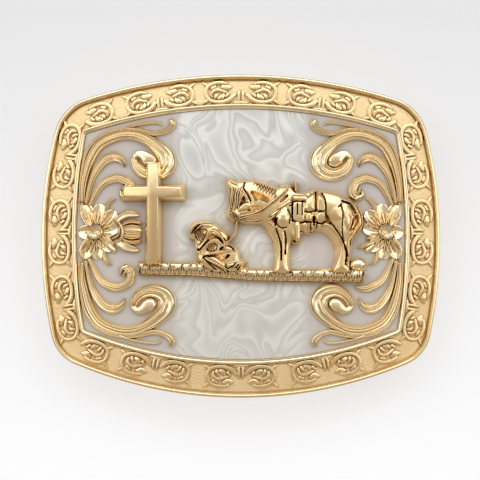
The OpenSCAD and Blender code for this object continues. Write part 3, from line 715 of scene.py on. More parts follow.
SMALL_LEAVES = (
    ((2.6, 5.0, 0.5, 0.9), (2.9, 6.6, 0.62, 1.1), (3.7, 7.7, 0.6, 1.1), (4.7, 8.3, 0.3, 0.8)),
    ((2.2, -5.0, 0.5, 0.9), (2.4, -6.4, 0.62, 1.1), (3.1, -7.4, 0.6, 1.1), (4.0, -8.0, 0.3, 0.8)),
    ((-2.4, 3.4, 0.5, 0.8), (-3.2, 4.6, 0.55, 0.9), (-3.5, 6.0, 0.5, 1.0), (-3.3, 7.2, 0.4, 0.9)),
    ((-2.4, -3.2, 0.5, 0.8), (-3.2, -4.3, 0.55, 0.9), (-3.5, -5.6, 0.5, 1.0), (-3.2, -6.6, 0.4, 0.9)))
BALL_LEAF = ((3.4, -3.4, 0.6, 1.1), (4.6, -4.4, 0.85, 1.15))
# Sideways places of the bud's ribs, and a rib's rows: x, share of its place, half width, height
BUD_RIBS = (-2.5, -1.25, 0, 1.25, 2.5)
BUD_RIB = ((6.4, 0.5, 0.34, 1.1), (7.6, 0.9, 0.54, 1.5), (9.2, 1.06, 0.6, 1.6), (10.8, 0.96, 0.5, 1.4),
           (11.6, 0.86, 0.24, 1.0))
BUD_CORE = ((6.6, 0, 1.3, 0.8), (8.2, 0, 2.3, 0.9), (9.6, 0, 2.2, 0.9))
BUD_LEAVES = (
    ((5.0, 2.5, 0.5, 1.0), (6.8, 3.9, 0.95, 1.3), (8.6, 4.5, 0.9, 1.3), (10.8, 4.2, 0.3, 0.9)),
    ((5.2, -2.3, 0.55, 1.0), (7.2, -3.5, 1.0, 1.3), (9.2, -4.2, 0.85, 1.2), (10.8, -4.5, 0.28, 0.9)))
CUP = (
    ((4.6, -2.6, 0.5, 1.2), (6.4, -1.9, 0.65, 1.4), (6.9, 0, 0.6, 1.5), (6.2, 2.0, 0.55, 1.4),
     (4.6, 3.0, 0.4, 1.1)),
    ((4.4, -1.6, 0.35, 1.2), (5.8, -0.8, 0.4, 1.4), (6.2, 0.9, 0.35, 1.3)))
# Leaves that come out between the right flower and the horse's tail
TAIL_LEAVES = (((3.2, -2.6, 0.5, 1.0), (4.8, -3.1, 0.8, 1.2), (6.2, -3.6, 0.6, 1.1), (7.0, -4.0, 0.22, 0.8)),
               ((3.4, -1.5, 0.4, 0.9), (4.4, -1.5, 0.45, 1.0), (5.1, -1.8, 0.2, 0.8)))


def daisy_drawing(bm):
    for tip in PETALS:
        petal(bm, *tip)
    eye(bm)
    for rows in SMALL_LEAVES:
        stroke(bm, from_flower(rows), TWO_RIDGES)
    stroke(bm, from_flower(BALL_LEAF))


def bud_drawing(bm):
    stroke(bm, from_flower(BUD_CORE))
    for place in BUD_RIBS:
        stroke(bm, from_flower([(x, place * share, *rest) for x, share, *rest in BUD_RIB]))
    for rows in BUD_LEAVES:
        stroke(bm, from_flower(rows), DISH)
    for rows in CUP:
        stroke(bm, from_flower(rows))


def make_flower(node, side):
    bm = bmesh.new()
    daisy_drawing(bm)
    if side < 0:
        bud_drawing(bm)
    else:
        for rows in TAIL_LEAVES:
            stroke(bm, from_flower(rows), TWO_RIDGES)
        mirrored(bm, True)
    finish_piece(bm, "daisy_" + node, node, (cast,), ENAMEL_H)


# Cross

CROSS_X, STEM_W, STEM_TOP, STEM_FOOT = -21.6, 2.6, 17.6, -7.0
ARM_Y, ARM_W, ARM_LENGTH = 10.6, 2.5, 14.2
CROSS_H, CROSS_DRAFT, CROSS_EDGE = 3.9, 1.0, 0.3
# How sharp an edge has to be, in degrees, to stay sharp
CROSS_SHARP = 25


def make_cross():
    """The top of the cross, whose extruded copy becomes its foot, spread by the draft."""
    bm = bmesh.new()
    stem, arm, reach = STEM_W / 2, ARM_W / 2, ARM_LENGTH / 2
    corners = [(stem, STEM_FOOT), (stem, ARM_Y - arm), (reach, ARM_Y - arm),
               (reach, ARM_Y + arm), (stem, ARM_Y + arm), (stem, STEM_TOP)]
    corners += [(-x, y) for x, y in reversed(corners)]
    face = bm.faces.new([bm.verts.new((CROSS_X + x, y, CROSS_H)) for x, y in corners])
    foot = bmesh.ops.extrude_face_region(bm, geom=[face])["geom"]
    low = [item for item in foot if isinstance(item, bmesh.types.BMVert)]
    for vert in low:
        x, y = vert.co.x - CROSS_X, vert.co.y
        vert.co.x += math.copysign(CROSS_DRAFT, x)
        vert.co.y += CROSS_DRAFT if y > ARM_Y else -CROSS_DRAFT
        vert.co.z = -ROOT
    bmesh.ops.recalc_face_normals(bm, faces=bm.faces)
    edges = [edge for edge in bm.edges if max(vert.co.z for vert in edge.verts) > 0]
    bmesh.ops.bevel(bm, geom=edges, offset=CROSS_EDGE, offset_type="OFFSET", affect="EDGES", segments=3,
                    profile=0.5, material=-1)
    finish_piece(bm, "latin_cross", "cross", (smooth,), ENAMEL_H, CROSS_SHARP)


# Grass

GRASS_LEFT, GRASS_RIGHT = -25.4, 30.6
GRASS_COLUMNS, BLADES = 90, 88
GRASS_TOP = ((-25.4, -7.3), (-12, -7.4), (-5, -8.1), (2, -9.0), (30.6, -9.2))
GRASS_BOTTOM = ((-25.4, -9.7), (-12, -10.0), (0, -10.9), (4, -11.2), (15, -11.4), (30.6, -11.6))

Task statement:
Can you give every line above again, exactly as written?

Problem solution:
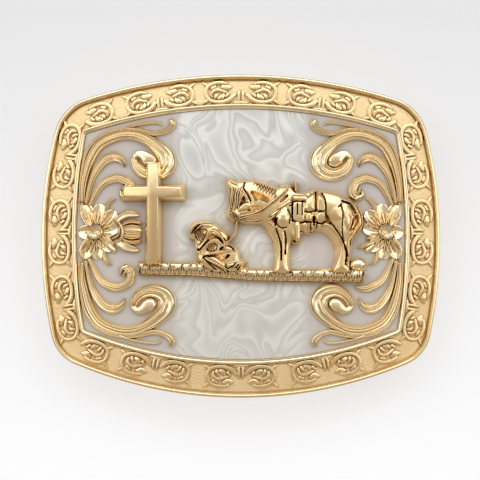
The OpenSCAD and Blender code for this object continues. Write part 3, from line 715 of scene.py on. More parts follow.
SMALL_LEAVES = (
    ((2.6, 5.0, 0.5, 0.9), (2.9, 6.6, 0.62, 1.1), (3.7, 7.7, 0.6, 1.1), (4.7, 8.3, 0.3, 0.8)),
    ((2.2, -5.0, 0.5, 0.9), (2.4, -6.4, 0.62, 1.1), (3.1, -7.4, 0.6, 1.1), (4.0, -8.0, 0.3, 0.8)),
    ((-2.4, 3.4, 0.5, 0.8), (-3.2, 4.6, 0.55, 0.9), (-3.5, 6.0, 0.5, 1.0), (-3.3, 7.2, 0.4, 0.9)),
    ((-2.4, -3.2, 0.5, 0.8), (-3.2, -4.3, 0.55, 0.9), (-3.5, -5.6, 0.5, 1.0), (-3.2, -6.6, 0.4, 0.9)))
BALL_LEAF = ((3.4, -3.4, 0.6, 1.1), (4.6, -4.4, 0.85, 1.15))
# Sideways places of the bud's ribs, and a rib's rows: x, share of its place, half width, height
BUD_RIBS = (-2.5, -1.25, 0, 1.25, 2.5)
BUD_RIB = ((6.4, 0.5, 0.34, 1.1), (7.6, 0.9, 0.54, 1.5), (9.2, 1.06, 0.6, 1.6), (10.8, 0.96, 0.5, 1.4),
           (11.6, 0.86, 0.24, 1.0))
BUD_CORE = ((6.6, 0, 1.3, 0.8), (8.2, 0, 2.3, 0.9), (9.6, 0, 2.2, 0.9))
BUD_LEAVES = (
    ((5.0, 2.5, 0.5, 1.0), (6.8, 3.9, 0.95, 1.3), (8.6, 4.5, 0.9, 1.3), (10.8, 4.2, 0.3, 0.9)),
    ((5.2, -2.3, 0.55, 1.0), (7.2, -3.5, 1.0, 1.3), (9.2, -4.2, 0.85, 1.2), (10.8, -4.5, 0.28, 0.9)))
CUP = (
    ((4.6, -2.6, 0.5, 1.2), (6.4, -1.9, 0.65, 1.4), (6.9, 0, 0.6, 1.5), (6.2, 2.0, 0.55, 1.4),
     (4.6, 3.0, 0.4, 1.1)),
    ((4.4, -1.6, 0.35, 1.2), (5.8, -0.8, 0.4, 1.4), (6.2, 0.9, 0.35, 1.3)))
# Leaves that come out between the right flower and the horse's tail
TAIL_LEAVES = (((3.2, -2.6, 0.5, 1.0), (4.8, -3.1, 0.8, 1.2), (6.2, -3.6, 0.6, 1.1), (7.0, -4.0, 0.22, 0.8)),
               ((3.4, -1.5, 0.4, 0.9), (4.4, -1.5, 0.45, 1.0), (5.1, -1.8, 0.2, 0.8)))


def daisy_drawing(bm):
    for tip in PETALS:
        petal(bm, *tip)
    eye(bm)
    for rows in SMALL_LEAVES:
        stroke(bm, from_flower(rows), TWO_RIDGES)
    stroke(bm, from_flower(BALL_LEAF))


def bud_drawing(bm):
    stroke(bm, from_flower(BUD_CORE))
    for place in BUD_RIBS:
        stroke(bm, from_flower([(x, place * share, *rest) for x, share, *rest in BUD_RIB]))
    for rows in BUD_LEAVES:
        stroke(bm, from_flower(rows), DISH)
    for rows in CUP:
        stroke(bm, from_flower(rows))


def make_flower(node, side):
    bm = bmesh.new()
    daisy_drawing(bm)
    if side < 0:
        bud_drawing(bm)
    else:
        for rows in TAIL_LEAVES:
            stroke(bm, from_flower(rows), TWO_RIDGES)
        mirrored(bm, True)
    finish_piece(bm, "daisy_" + node, node, (cast,), ENAMEL_H)


# Cross

CROSS_X, STEM_W, STEM_TOP, STEM_FOOT = -21.6, 2.6, 17.6, -7.0
ARM_Y, ARM_W, ARM_LENGTH = 10.6, 2.5, 14.2
CROSS_H, CROSS_DRAFT, CROSS_EDGE = 3.9, 1.0, 0.3
# How sharp an edge has to be, in degrees, to stay sharp
CROSS_SHARP = 25


def make_cross():
    """The top of the cross, whose extruded copy becomes its foot, spread by the draft."""
    bm = bmesh.new()
    stem, arm, reach = STEM_W / 2, ARM_W / 2, ARM_LENGTH / 2
    corners = [(stem, STEM_FOOT), (stem, ARM_Y - arm), (reach, ARM_Y - arm),
               (reach, ARM_Y + arm), (stem, ARM_Y + arm), (stem, STEM_TOP)]
    corners += [(-x, y) for x, y in reversed(corners)]
    face = bm.faces.new([bm.verts.new((CROSS_X + x, y, CROSS_H)) for x, y in corners])
    foot = bmesh.ops.extrude_face_region(bm, geom=[face])["geom"]
    low = [item for item in foot if isinstance(item, bmesh.types.BMVert)]
    for vert in low:
        x, y = vert.co.x - CROSS_X, vert.co.y
        vert.co.x += math.copysign(CROSS_DRAFT, x)
        vert.co.y += CROSS_DRAFT if y > ARM_Y else -CROSS_DRAFT
        vert.co.z = -ROOT
    bmesh.ops.recalc_face_normals(bm, faces=bm.faces)
    edges = [edge for edge in bm.edges if max(vert.co.z for vert in edge.verts) > 0]
    bmesh.ops.bevel(bm, geom=edges, offset=CROSS_EDGE, offset_type="OFFSET", affect="EDGES", segments=3,
                    profile=0.5, material=-1)
    finish_piece(bm, "latin_cross", "cross", (smooth,), ENAMEL_H, CROSS_SHARP)


# Grass

GRASS_LEFT, GRASS_RIGHT = -25.4, 30.6
GRASS_COLUMNS, BLADES = 90, 88
GRASS_TOP = ((-25.4, -7.3), (-12, -7.4), (-5, -8.1), (2, -9.0), (30.6, -9.2))
GRASS_BOTTOM = ((-25.4, -9.7), (-12, -10.0), (0, -10.9), (4, -11.2), (15, -11.4), (30.6, -11.6))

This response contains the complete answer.